The American Bladesmiths Society has an actual school for bladesmithing located in SW Arkansas (near Texarkana). If you are really wanting the fast lane to bladesmithing taking courses there will *really* help!

   - Thomas Powers - Wednesday, 04/16/03 15:27:15 GMT

Cutting Sheet Metal - Blanking: As little as 15 years ago making a special shaped punch and die set was a competive method for making several thousand parts. It is still the best way if making tens of thousands of parts and need clean edges.

TODAY however, you can have parts cleanly and accurately cut via computer guided plasma torch or laser (depending on local availability). The shapes are also not constrained to structural issues involved in making a blanking die. It is MUCH cheaper than making dies, die sets much less setting up a punch press or hydraulic press to use them with.

If you have access to this forum then you have the equipment to make the necessary CAD drawings and convert to a DXF for the computer guided torch. TALK to the folks at your local steel service center or torch shop about the file format and disk type. Some may take them by e-mail but ALL will require you to setup an open account before doing special cutting for you.
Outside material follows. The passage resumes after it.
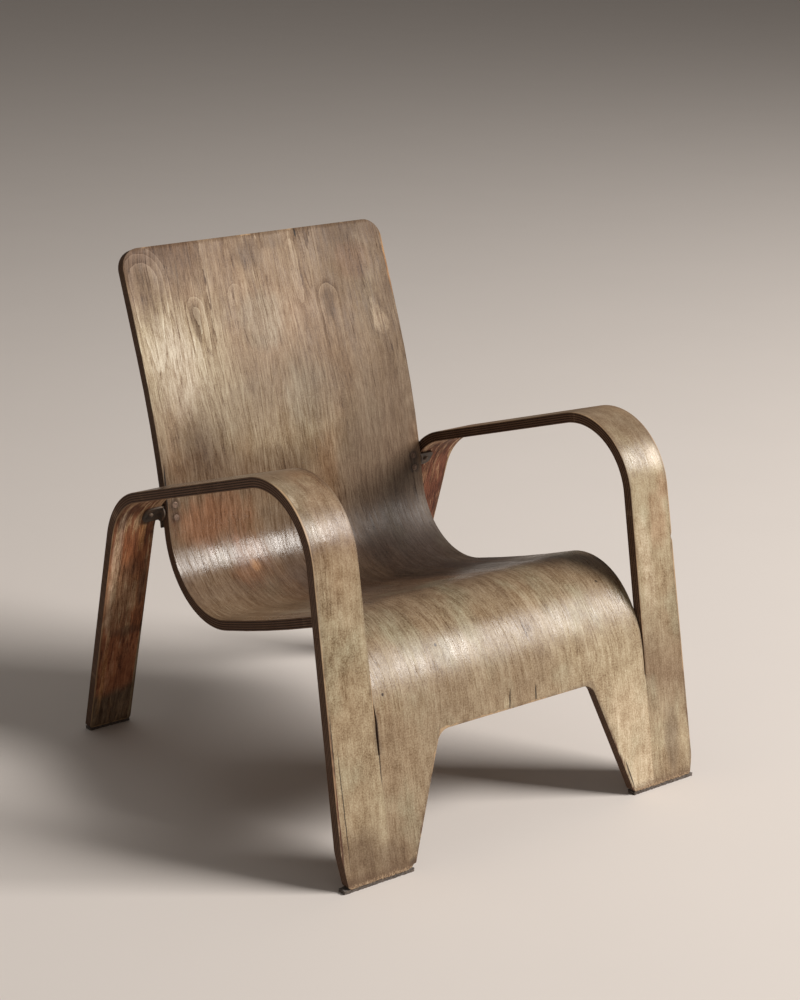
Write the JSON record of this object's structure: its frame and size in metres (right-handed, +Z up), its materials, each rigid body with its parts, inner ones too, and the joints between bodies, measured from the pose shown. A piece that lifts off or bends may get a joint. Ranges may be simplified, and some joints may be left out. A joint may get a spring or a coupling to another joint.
{
  "type": "armchair",
  "caption": "Low armchair bent from one laminated wooden sheet: arched front panel, seat and backrest in the middle, strips as armrests and rear legs, steel brackets.",
  "frame": {"origin": "centre of the bounding box at floor level", "axes": "+Z up, the front of the chair faces -Y, +X to the right of somebody who looks at the front"},
  "size_m": [0.6398, 0.704, 0.7508],
  "materials": {
    "face_veneer": "worn satin lacquer on long-grain veneer",
    "long_veneer": "bare long-grain veneer, seen on the edges",
    "cross_veneer": "dark end grain of the cross plies, seen on the edges",
    "bracket_steel": "dark blued steel strip",
    "fastener_steel": "worn steel",
    "pad_felt": "dark felt"
  },
  "bodies": {
    "root": {"ply_1_face": "face_veneer", "ply_2_cross": "cross_veneer", "ply_3_long": "long_veneer", "ply_4_cross": "cross_veneer", "ply_5_core": "long_veneer", "ply_6_cross": "cross_veneer", "ply_7_long": "long_veneer", "ply_8_cross": "cross_veneer", "ply_9_face": "face_veneer", "bracket_left": "bracket_steel", "bracket_right": "bracket_steel", "back_bolts_left": "fastener_steel", "back_bolts_right": "fastener_steel", "back_nuts_left": "fastener_steel", "back_nuts_right": "fastener_steel", "arm_screw_left": "fastener_steel", "arm_screw_right": "fastener_steel", "pad_front_left": "pad_felt", "pad_front_right": "pad_felt", "pad_rear_left": "pad_felt", "pad_rear_right": "pad_felt"}
  },
  "joints": []
}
When making CAD drawings be sure to learn to use the "gravity" commands which set points on the nearest end point. NEVER try to set points visually. Machines need a continous line to follow otherwise they can stall. This is a numericaly continous line NOT a visualy continous line.
   - guru - Wednesday, 04/16/03 16:34:04 GMT

Traditional Sheet Metal Cutting: Cold chisles were used a lot and still are. However, big bench shears became common at the same time as sheet metal. The old shears just looked like BIG snips and were commonly 3 to 4 foot long but were made bigger. They were anchored to a heavy bench or stump set into the earth.

This anchoring of shears is still important today. Most large shears (any long lever tool) need to be attached to a sturdy bench that is bolted to the floor unless it weighs a half ton or more. If applying your full weight to a 5 foot lever moves or tips the bench it is not sturdy enough or anchored well enough.